Scripts that build objects
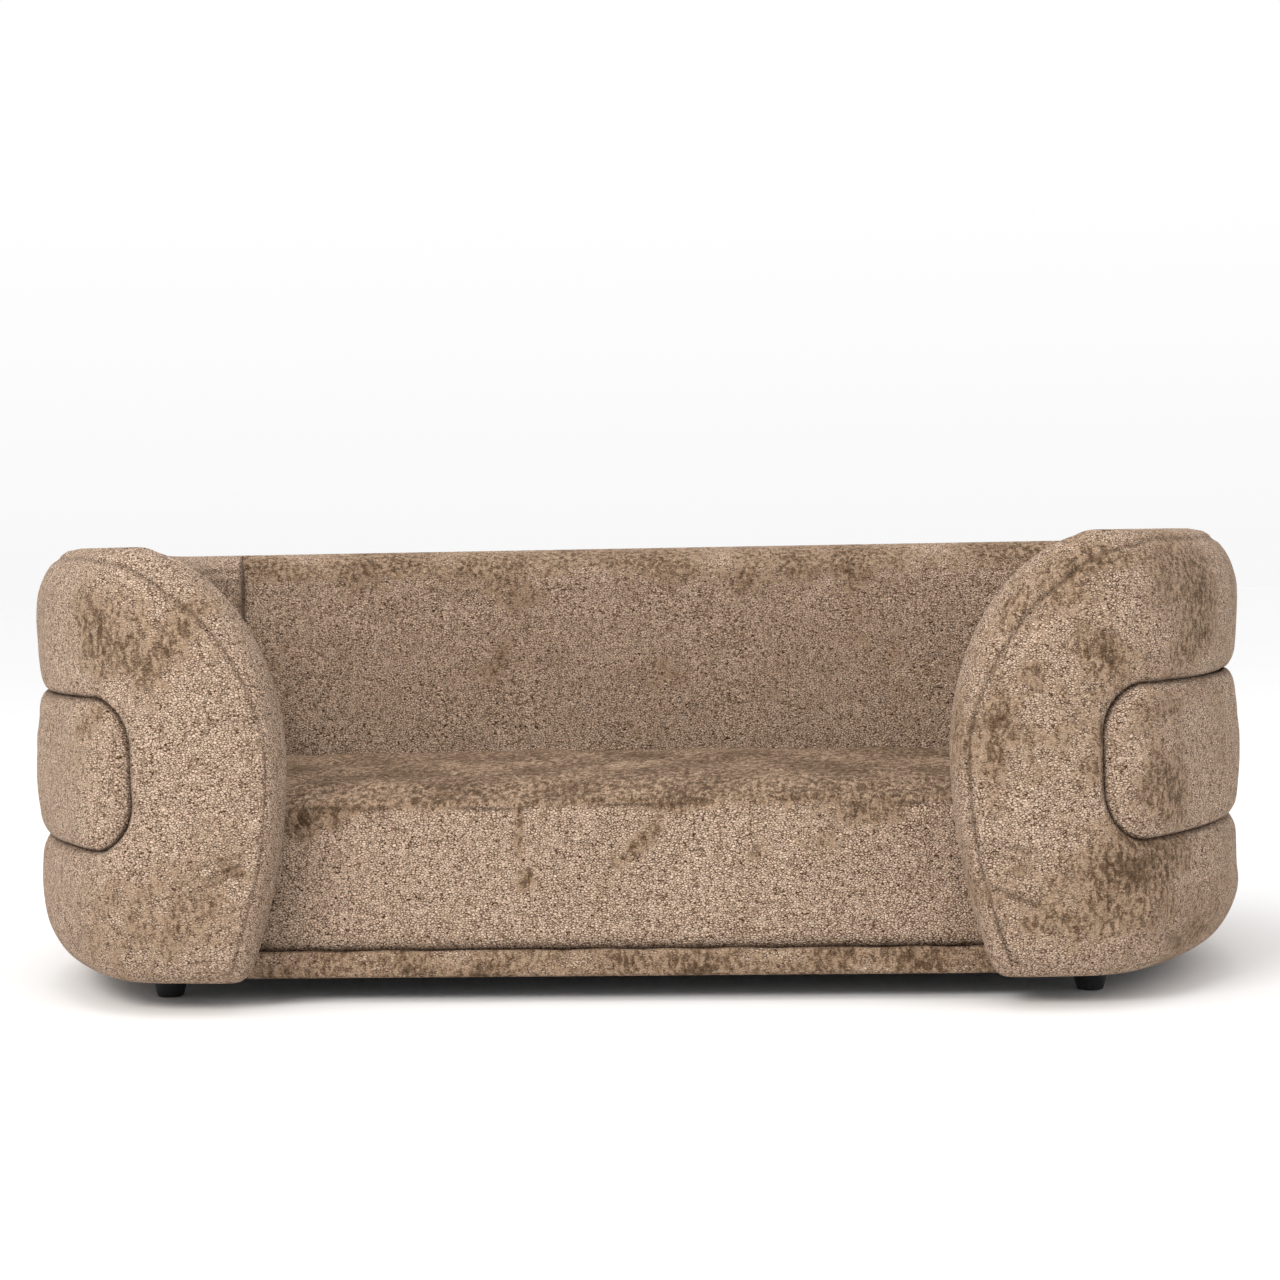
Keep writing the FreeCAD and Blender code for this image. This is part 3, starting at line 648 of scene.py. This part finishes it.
SEEDS = {"left": 11, "right": 23}
SIDE_START, SIDE_FADE = 10, 90  # the sides' bulge starts this far behind the band's end
SIDE_BASE = 3.0  # how much the sides lie back between their bulges
FACE_HEIGHT, FACE_RISE = 2.6, 26  # the shield's face stands out inside its seam
FACE_END, FACE_FADE = 60, 90  # it fades out before the band
SEAM_DEPTH, SEAM_WIDTH = 2.6, 1.9  # of the boxing strip's seam
SEAM_DARK, SEAM_LINE = 0.75, 1.1  # darkness and width of its dark line, partly stitching and partly painted shade
TOP_FIRM = 0.75  # the top's seam is this firm, beside the half-moon's
FOLD_LINE, FOLD_SHADE = 0.6, 0.22  # width and darkness of the painted shade along a crease, beside the crease's width and depth
DROP_START = 330  # the run from which the top comes down to the back's height, over as long again
SLANT_START = 480  # the run from which the rows turn towards the slanted rear seam
INNER_SEAM, INNER_SEAM_WIDTH = 15, 2.0  # the inner cover's seam below the edge


def arm(side):
    """One arm: shield, outer cover, rolled edge and inner cover."""
    rows = wall_rows(TOP)
    share = (rows - BODY_LOW) / (TOP - BODY_LOW)
    place = np.linspace(0, 1, len(MOON))
    moon = np.stack([np.interp(share, place, MOON[:, 0]), np.interp(share, place, MOON[:, 1])], 1)
    p = fanned_grid(rows, FAN_RUN, FAN_RUN, moon, (40, 1.7, 3.4))
    run, z = p[..., 0], p[..., 1]
    distance, width, seam, where = edge_fields(p, side)
    distance[-1], distance[:, -1] = 0, 0
    bottom = z - BODY_LOW
    out = quarter(distance, width) * quarter(bottom, BOTTOM_OUT)
    inside = quarter(distance, np.minimum(width, ROLL_IN)) * quarter(bottom, BOTTOM_IN)
    # the outer cover
    puff = smooth((run - BAND_RUN - SIDE_START) / SIDE_FADE) * (tiers(z, TOP, 2.4, 1.8) - SIDE_BASE)
    face = smooth((distance - seam) / FACE_RISE) * (1 - smooth((run - BAND_RUN + FACE_END) / FACE_FADE))
    beside_band = band_distance(run, z)
    depth = APEX * (1 - out) + out * (groove(beside_band) + seam_valley(SEAM_RUN - run) - puff
                                      - FACE_HEIGHT * face)
    firm = np.where(where < 1.0, 1.0, TOP_FIRM) * smooth((bottom - 4) / 10)
    depth += SEAM_DEPTH * firm * bell(distance - seam, SEAM_WIDTH)
    # painted shade along each crease, added to the dark seam lines
    crease_shade = np.zeros(run.shape)
    for start_at, end_at, wide, deep in CREASES[side]:
        depth += crease(p, start_at, end_at, wide, deep)
        crease_shade += crease(p, start_at, end_at, wide * FOLD_LINE, deep * FOLD_SHADE)
    seed = SEEDS[side]
    depth += out * uneven(p, (1.1, 120, seed), (0.45, 38, seed + 1))
    z = z - REAR_DROP * smooth((run - DROP_START) / DROP_START) * smooth((z - BAND_HIGH) / (TOP - BAND_HIGH))
    slant = SEAM_SLANT * smooth((run - SLANT_START) / (SEAM_RUN - SLANT_START))
    outer = np.stack([*plan(run - slant * depth, depth), z], -1)
    # the inner cover, nearly flat below its rolled edge
    inner_run = run - slant * WALL
    corner = seam_valley(INNER_SEAM_RUN - inner_run)
    inner_seam = inside * bell(distance - INNER_SEAM, INNER_SEAM_WIDTH)
    inner_depth = WALL - SKIN - (WALL - SKIN - APEX) * (1 - inside)
    inner_depth -= inside * (corner + 0.5 + 0.5 * ripple(p, 90, seed + 2)) + 1.8 * inner_seam
    inner = np.stack([*plan(run - slant * inner_depth, inner_depth), z], -1)
    join_edges(outer, inner, (np.s_[-1, :], np.s_[:, -1], np.s_[:, 0]))
    # dark lines at the seams and beside the band: partly stitching, partly painted shade
    boxing = SEAM_DARK * firm * bell(distance - seam, SEAM_LINE)
    upright = np.maximum(boxing, bell(SEAM_RUN - run, UPRIGHT_LINE))
    seams = (np.maximum(upright, bell(np.maximum(beside_band, 0), GROOVE_LINE)) + crease_shade,
             np.maximum(0.2 * inner_seam, 0.5 * bell(INNER_SEAM_RUN - inner_run, 2.0)))
    brushed = [brushed_field(outer, SHIELD_PATCHES_AND_SHADE[side], BRUSHED_AND_SHADE[side], seed + 3),
               brushed_field(inner, (), BRUSHED_INSIDE, seed + 3)]
    return closed_plate(side + "_arm", outer, inner, mirror=side == "left", seam=seams, brushed=brushed)


BAND_SEEDS = {"left": 31, "right": 41}
BAND_TURN = 46.0  # the band's columns fan out over this length behind its rounded end
BAND_BACK = 19.0  # depth of the band's hidden back
BAND_SIDE = 1.5  # how much deeper the band lies on the sides than on the shields


def band_pillow(gap):
    """Depth of the band's outer face at a distance inside its outline."""
    return GROOVE * (1 - quarter(gap, GROOVE_W)) - 1.8 * smooth((gap - 4) / 36)


def band_back(gap):
    """Depth of the band's back: close behind the face along the outline, deep elsewhere."""
    return np.where(gap > 0.4, BAND_BACK, GROOVE + 1.0)


def arm_band(side):
    """The band round one arm, with its rounded end on the shield."""
    rows = band_rows()
    over = np.maximum(np.abs(rows - BAND_MID) - (BAND_HALF - R_BAND_END), 0)
    end_run = BAND_RUN + R_BAND_END - np.sqrt(np.maximum(0, R_BAND_END ** 2 - over ** 2))
    end = np.stack([end_run, rows], 1)
    p = fanned_grid(rows, BAND_RUN + BAND_TURN, BAND_TURN, end, (24, 1.5, 3.0))
    run, z = p[..., 0], p[..., 1]
    gap = np.maximum(-band_distance(run, z), 0)
    seed = BAND_SEEDS[side]
    depth = band_pillow(gap) + seam_valley(SEAM_RUN - run)
    depth += smooth(gap / 14) * uneven(p, (0.8, 95, seed), (0.35, 30, seed + 1))
    depth += BAND_SIDE * smooth((run - BAND_RUN - 30) / 60)
    outer, inner = [np.stack([*plan(run, d), z], -1) for d in (depth, band_back(gap))]
    # dark lines at the band's edge and seam: partly stitching, partly painted shade
    seam = np.maximum(bell(gap, GROOVE_LINE), bell(SEAM_RUN - run, UPRIGHT_LINE))
    brushed = brushed_field(outer, BAND_PATCHES[side], BRUSHED_BAND_AND_SHADE[side], seed + 2)
    return closed_plate(side + "_arm_band", outer, inner, mirror=side == "left", seam=(seam, 1.0),
                        brushed=(brushed, 1.0))


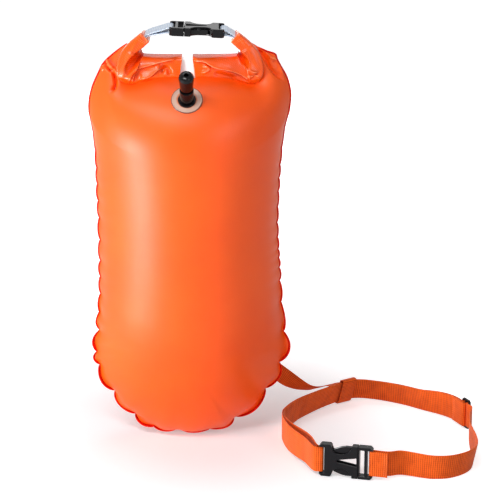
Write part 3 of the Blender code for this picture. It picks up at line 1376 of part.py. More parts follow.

# Task instructions
Copy out all of the records shown above exactly.

# Complete output
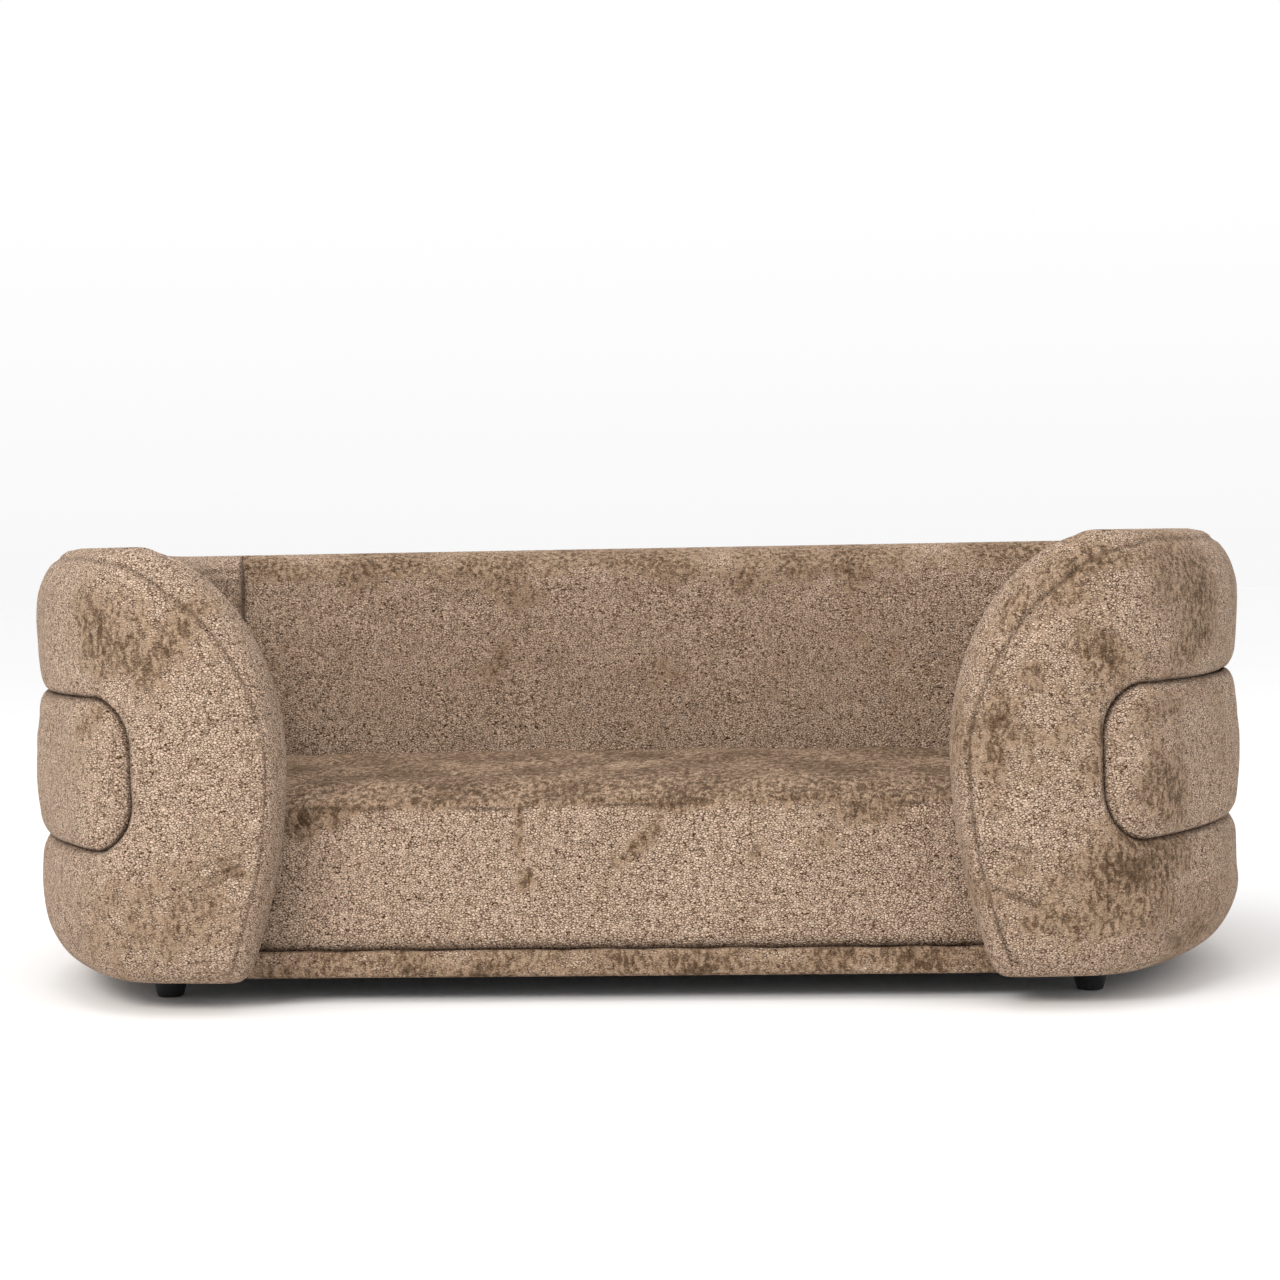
Keep writing the FreeCAD and Blender code for this image. This is part 3, starting at line 648 of scene.py. This part finishes it.
SEEDS = {"left": 11, "right": 23}
SIDE_START, SIDE_FADE = 10, 90  # the sides' bulge starts this far behind the band's end
SIDE_BASE = 3.0  # how much the sides lie back between their bulges
FACE_HEIGHT, FACE_RISE = 2.6, 26  # the shield's face stands out inside its seam
FACE_END, FACE_FADE = 60, 90  # it fades out before the band
SEAM_DEPTH, SEAM_WIDTH = 2.6, 1.9  # of the boxing strip's seam
SEAM_DARK, SEAM_LINE = 0.75, 1.1  # darkness and width of its dark line, partly stitching and partly painted shade
TOP_FIRM = 0.75  # the top's seam is this firm, beside the half-moon's
FOLD_LINE, FOLD_SHADE = 0.6, 0.22  # width and darkness of the painted shade along a crease, beside the crease's width and depth
DROP_START = 330  # the run from which the top comes down to the back's height, over as long again
SLANT_START = 480  # the run from which the rows turn towards the slanted rear seam
INNER_SEAM, INNER_SEAM_WIDTH = 15, 2.0  # the inner cover's seam below the edge


def arm(side):
    """One arm: shield, outer cover, rolled edge and inner cover."""
    rows = wall_rows(TOP)
    share = (rows - BODY_LOW) / (TOP - BODY_LOW)
    place = np.linspace(0, 1, len(MOON))
    moon = np.stack([np.interp(share, place, MOON[:, 0]), np.interp(share, place, MOON[:, 1])], 1)
    p = fanned_grid(rows, FAN_RUN, FAN_RUN, moon, (40, 1.7, 3.4))
    run, z = p[..., 0], p[..., 1]
    distance, width, seam, where = edge_fields(p, side)
    distance[-1], distance[:, -1] = 0, 0
    bottom = z - BODY_LOW
    out = quarter(distance, width) * quarter(bottom, BOTTOM_OUT)
    inside = quarter(distance, np.minimum(width, ROLL_IN)) * quarter(bottom, BOTTOM_IN)
    # the outer cover
    puff = smooth((run - BAND_RUN - SIDE_START) / SIDE_FADE) * (tiers(z, TOP, 2.4, 1.8) - SIDE_BASE)
    face = smooth((distance - seam) / FACE_RISE) * (1 - smooth((run - BAND_RUN + FACE_END) / FACE_FADE))
    beside_band = band_distance(run, z)
    depth = APEX * (1 - out) + out * (groove(beside_band) + seam_valley(SEAM_RUN - run) - puff
                                      - FACE_HEIGHT * face)
    firm = np.where(where < 1.0, 1.0, TOP_FIRM) * smooth((bottom - 4) / 10)
    depth += SEAM_DEPTH * firm * bell(distance - seam, SEAM_WIDTH)
    # painted shade along each crease, added to the dark seam lines
    crease_shade = np.zeros(run.shape)
    for start_at, end_at, wide, deep in CREASES[side]:
        depth += crease(p, start_at, end_at, wide, deep)
        crease_shade += crease(p, start_at, end_at, wide * FOLD_LINE, deep * FOLD_SHADE)
    seed = SEEDS[side]
    depth += out * uneven(p, (1.1, 120, seed), (0.45, 38, seed + 1))
    z = z - REAR_DROP * smooth((run - DROP_START) / DROP_START) * smooth((z - BAND_HIGH) / (TOP - BAND_HIGH))
    slant = SEAM_SLANT * smooth((run - SLANT_START) / (SEAM_RUN - SLANT_START))
    outer = np.stack([*plan(run - slant * depth, depth), z], -1)
    # the inner cover, nearly flat below its rolled edge
    inner_run = run - slant * WALL
    corner = seam_valley(INNER_SEAM_RUN - inner_run)
    inner_seam = inside * bell(distance - INNER_SEAM, INNER_SEAM_WIDTH)
    inner_depth = WALL - SKIN - (WALL - SKIN - APEX) * (1 - inside)
    inner_depth -= inside * (corner + 0.5 + 0.5 * ripple(p, 90, seed + 2)) + 1.8 * inner_seam
    inner = np.stack([*plan(run - slant * inner_depth, inner_depth), z], -1)
    join_edges(outer, inner, (np.s_[-1, :], np.s_[:, -1], np.s_[:, 0]))
    # dark lines at the seams and beside the band: partly stitching, partly painted shade
    boxing = SEAM_DARK * firm * bell(distance - seam, SEAM_LINE)
    upright = np.maximum(boxing, bell(SEAM_RUN - run, UPRIGHT_LINE))
    seams = (np.maximum(upright, bell(np.maximum(beside_band, 0), GROOVE_LINE)) + crease_shade,
             np.maximum(0.2 * inner_seam, 0.5 * bell(INNER_SEAM_RUN - inner_run, 2.0)))
    brushed = [brushed_field(outer, SHIELD_PATCHES_AND_SHADE[side], BRUSHED_AND_SHADE[side], seed + 3),
               brushed_field(inner, (), BRUSHED_INSIDE, seed + 3)]
    return closed_plate(side + "_arm", outer, inner, mirror=side == "left", seam=seams, brushed=brushed)


BAND_SEEDS = {"left": 31, "right": 41}
BAND_TURN = 46.0  # the band's columns fan out over this length behind its rounded end
BAND_BACK = 19.0  # depth of the band's hidden back
BAND_SIDE = 1.5  # how much deeper the band lies on the sides than on the shields


def band_pillow(gap):
    """Depth of the band's outer face at a distance inside its outline."""
    return GROOVE * (1 - quarter(gap, GROOVE_W)) - 1.8 * smooth((gap - 4) / 36)


def band_back(gap):
    """Depth of the band's back: close behind the face along the outline, deep elsewhere."""
    return np.where(gap > 0.4, BAND_BACK, GROOVE + 1.0)


def arm_band(side):
    """The band round one arm, with its rounded end on the shield."""
    rows = band_rows()
    over = np.maximum(np.abs(rows - BAND_MID) - (BAND_HALF - R_BAND_END), 0)
    end_run = BAND_RUN + R_BAND_END - np.sqrt(np.maximum(0, R_BAND_END ** 2 - over ** 2))
    end = np.stack([end_run, rows], 1)
    p = fanned_grid(rows, BAND_RUN + BAND_TURN, BAND_TURN, end, (24, 1.5, 3.0))
    run, z = p[..., 0], p[..., 1]
    gap = np.maximum(-band_distance(run, z), 0)
    seed = BAND_SEEDS[side]
    depth = band_pillow(gap) + seam_valley(SEAM_RUN - run)
    depth += smooth(gap / 14) * uneven(p, (0.8, 95, seed), (0.35, 30, seed + 1))
    depth += BAND_SIDE * smooth((run - BAND_RUN - 30) / 60)
    outer, inner = [np.stack([*plan(run, d), z], -1) for d in (depth, band_back(gap))]
    # dark lines at the band's edge and seam: partly stitching, partly painted shade
    seam = np.maximum(bell(gap, GROOVE_LINE), bell(SEAM_RUN - run, UPRIGHT_LINE))
    brushed = brushed_field(outer, BAND_PATCHES[side], BRUSHED_BAND_AND_SHADE[side], seed + 2)
    return closed_plate(side + "_arm_band", outer, inner, mirror=side == "left", seam=(seam, 1.0),
                        brushed=(brushed, 1.0))


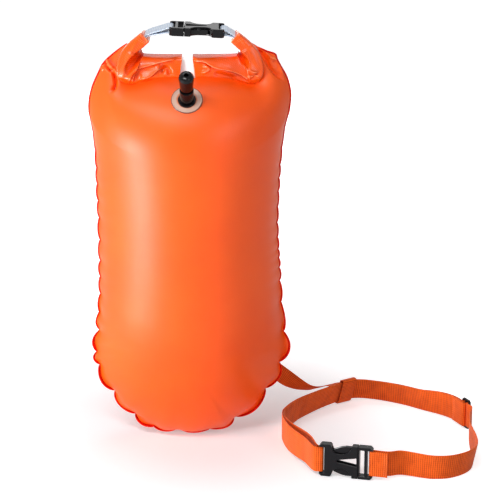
Write part 3 of the Blender code for this picture. It picks up at line 1376 of part.py. More parts follow.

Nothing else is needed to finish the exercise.